Fame brings a live chicken onto the stage. A live chicken. Chicken. Live.

Though Trixie’s impersonation of RuPaul doesn’t seem worthy of the roars it elicits from the crowd, Katya deserves whatever praise she gets. It hardly matters what she gets asked; she’s going to give a barely coherent, wildly profane response that I’m glad has been recorded for future generations to appreciate and study. Since Ru can’t make Kennedy cry with mama drama, she wonders aloud whether her pussy breaks during the splits. (No, we are told: it does not.) More queens from previous seasons read note cards, but their presence is just a sad reminder that previous seasons had better queens.
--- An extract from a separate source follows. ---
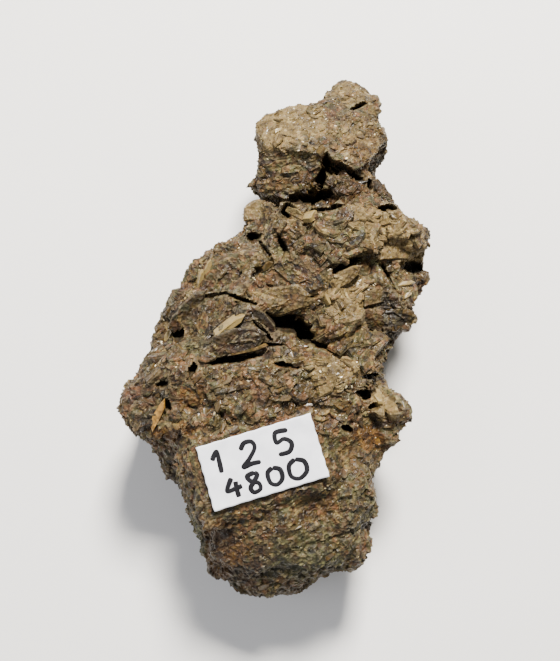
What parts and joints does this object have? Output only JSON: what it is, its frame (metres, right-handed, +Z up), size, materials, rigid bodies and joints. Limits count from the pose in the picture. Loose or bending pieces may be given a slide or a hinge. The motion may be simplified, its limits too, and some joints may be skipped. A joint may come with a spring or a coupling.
{
  "type": "axinite crystal specimen",
  "caption": "Hand-size mineral specimen: wedge-shaped axinite crystals crowded on a block of brown rock, lying on its flat back, with a small stuck-on paper label.",
  "frame": {"origin": "on the resting plane, under the middle of the specimen's box", "axes": "+Y along the specimen towards its narrow upper lobe, +Z up out of the crystal-covered face, +X to the right of it"},
  "size_m": [0.046, 0.0798, 0.0255],
  "materials": {
    "axinite": "rough crystalline, with glassy crystal faces",
    "label_paper": "matt white paper with hand-drawn ink strokes"
  },
  "bodies": {
    "root": {"axinite_specimen": "axinite", "paper_label": "label_paper"}
  },
  "joints": []
}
Finally, we reach the home stretch and start handing out some actual dollars. First up is Miss Congeniality, presented by last year’s winner BenDeLaCreme and her conjoined-at-the-boobs-a-la-Ginger-and-Sasha sister Michelle Visage. It is of course a victory for Katya because she is an angel from filthy drag heaven and everyone should kiss her toes.

rpdrfinale 05That leaves only one crown to be distributed. (And a scepter, if we’re gonna be picky about it.) To bestow the honor, Bianca Del Rio emerges in head-to-toe silver glitter. It is a breathtaking entrance that leaves no doubt who the real Drag Superstar is. All three of this season’s finalists don’t add up to one Bianca Del Rio. But someone has to follow her, and that someone is…

Did Ru just say Katya’s name? Oh God Katya is walking out YOU GUYS IT’S HAPPENING I’M PEEING THERE’S PEE EVERYWHERE SHE’S GONNA-

…ask for water.

After that false alarm, Violet’s crowning doesn’t even seem like a climax. It’s like giving someone an iPad box full of chocolate. Like, sure, this chocolate is delicious, but I thought I was getting what I really wanted. Anyway, congrats, Miss Chachki. You’ve got style, you’ve got grace, you give good face, you’ve got a small waist. Guess it wasn’t time for a plus-sized winner after all.